__Information provided__:
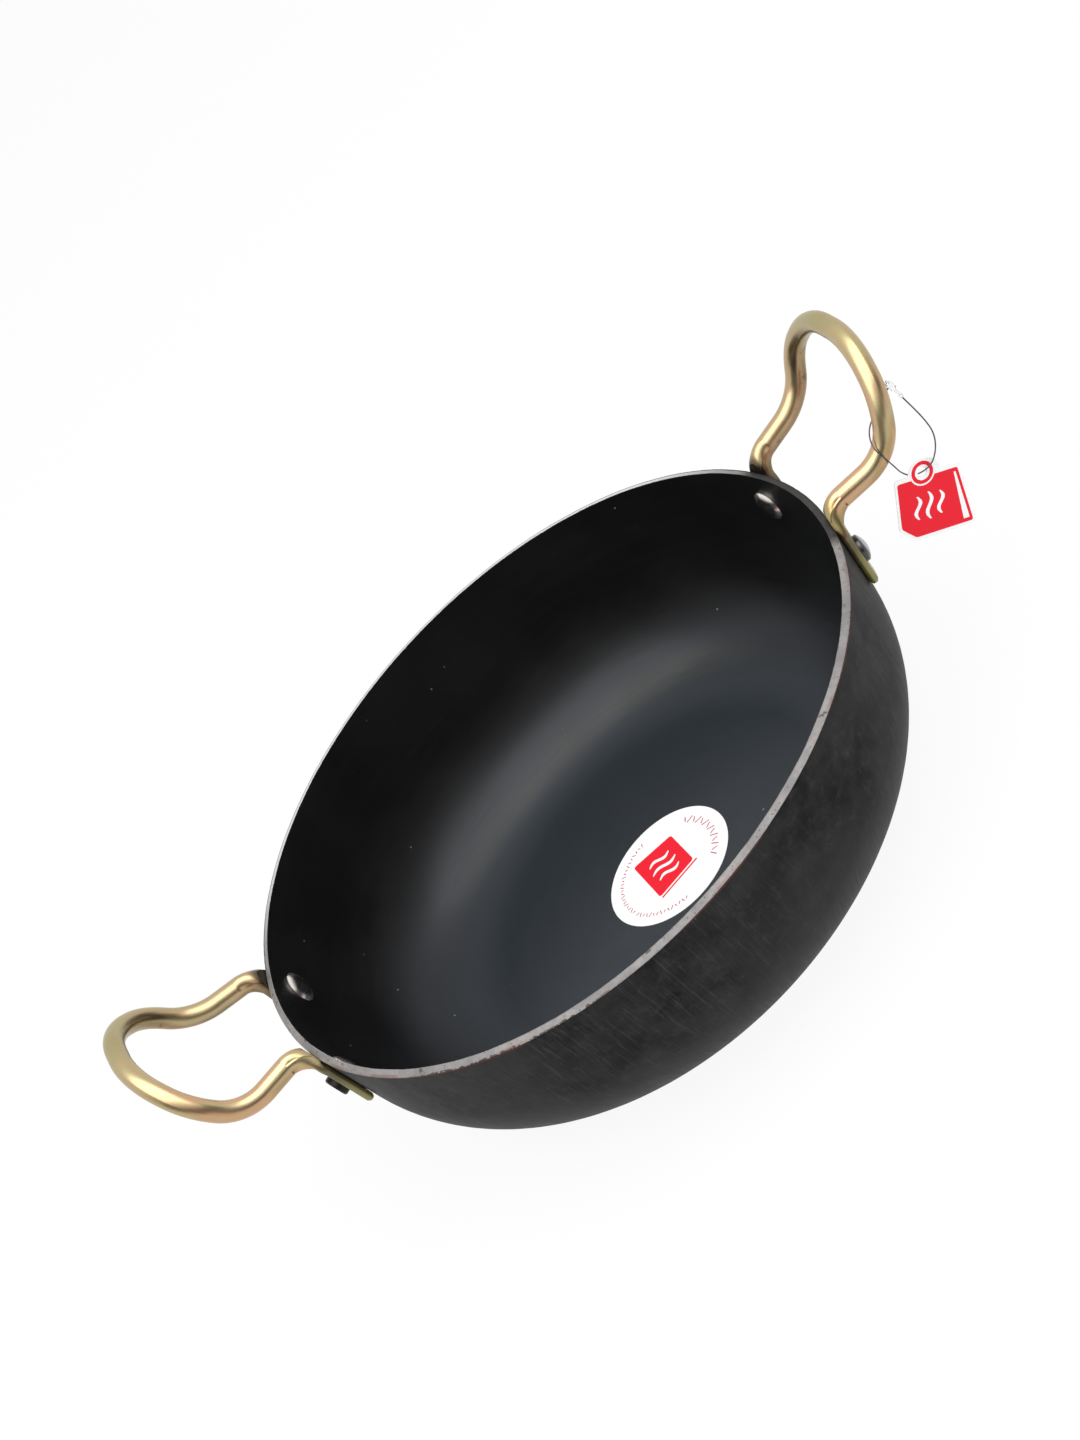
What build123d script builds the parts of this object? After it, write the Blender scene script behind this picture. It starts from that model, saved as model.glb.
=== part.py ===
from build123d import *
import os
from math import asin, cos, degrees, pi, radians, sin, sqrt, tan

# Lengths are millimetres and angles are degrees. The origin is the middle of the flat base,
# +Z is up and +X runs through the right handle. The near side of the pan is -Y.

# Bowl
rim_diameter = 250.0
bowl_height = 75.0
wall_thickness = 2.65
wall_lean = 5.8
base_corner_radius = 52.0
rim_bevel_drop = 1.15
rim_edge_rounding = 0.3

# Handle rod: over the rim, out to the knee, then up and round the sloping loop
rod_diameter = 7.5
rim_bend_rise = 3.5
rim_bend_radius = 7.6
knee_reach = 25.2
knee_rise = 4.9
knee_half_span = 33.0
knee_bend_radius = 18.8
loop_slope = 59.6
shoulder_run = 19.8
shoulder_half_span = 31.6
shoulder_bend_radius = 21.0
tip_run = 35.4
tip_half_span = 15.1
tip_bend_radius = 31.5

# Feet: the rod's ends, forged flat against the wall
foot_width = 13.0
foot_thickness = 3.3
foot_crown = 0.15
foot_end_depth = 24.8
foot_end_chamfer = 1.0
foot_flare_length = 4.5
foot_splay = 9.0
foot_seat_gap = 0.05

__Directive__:
Your answer should be exactly the lines of the data above, from the first through the line containing "# +Z is up and".

__Task solution__:
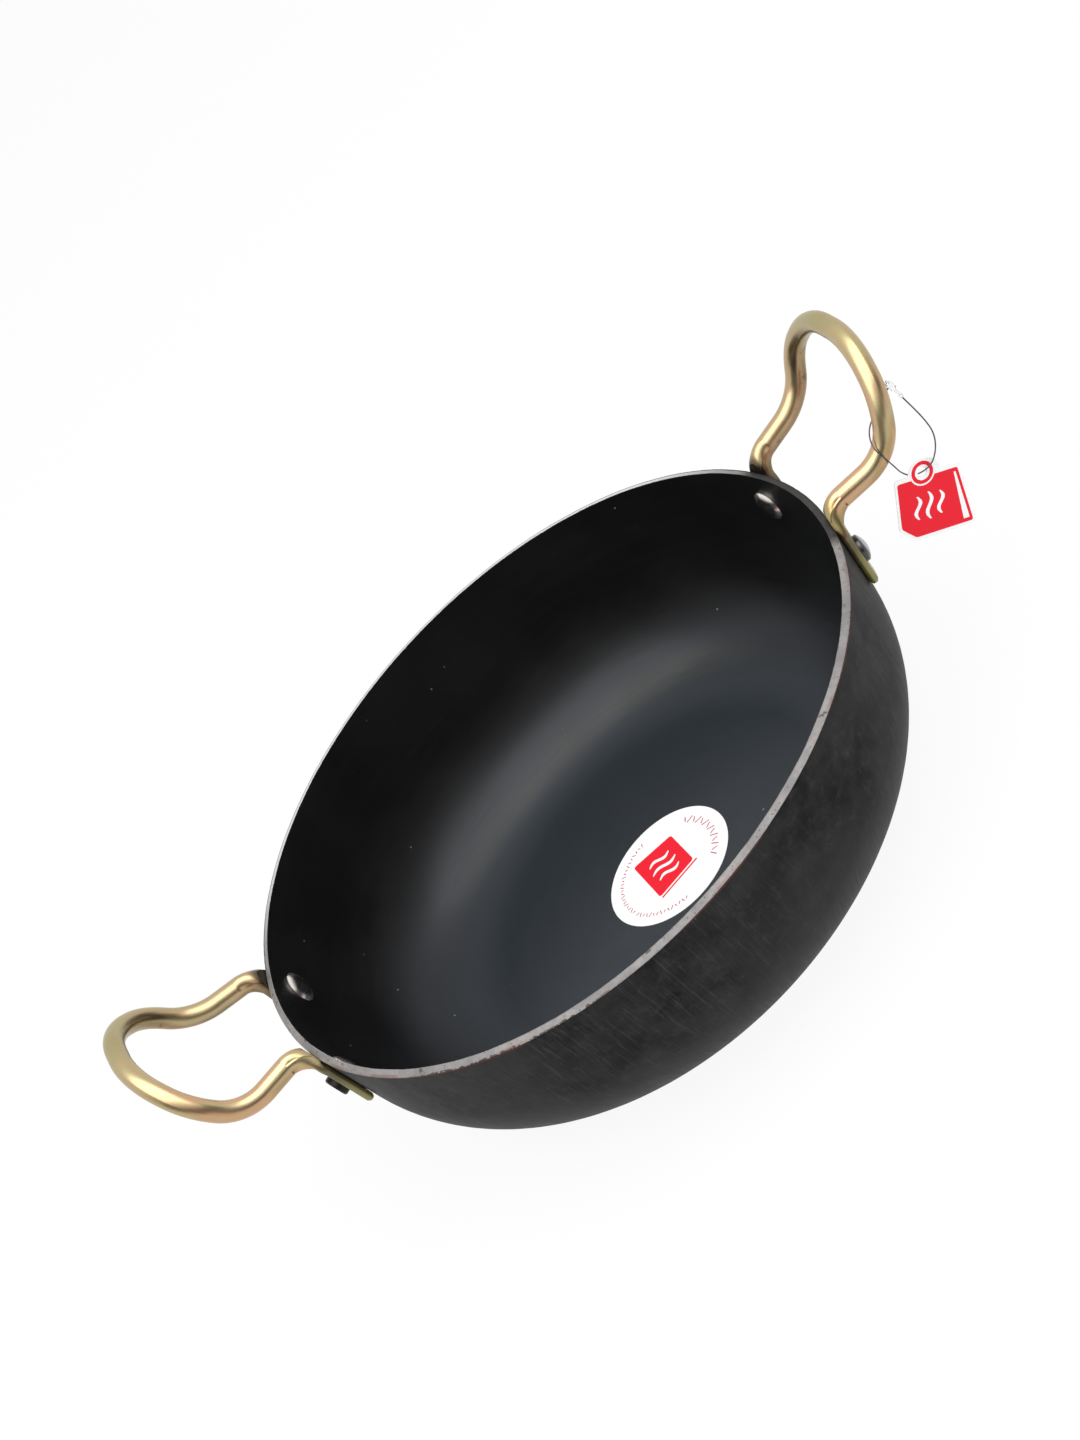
What build123d script builds the parts of this object? After it, write the Blender scene script behind this picture. It starts from that model, saved as model.glb.
=== part.py ===
from build123d import *
import os
from math import asin, cos, degrees, pi, radians, sin, sqrt, tan

# Lengths are millimetres and angles are degrees. The origin is the middle of the flat base,
# +Z is up and +X runs through the right handle. The near side of the pan is -Y.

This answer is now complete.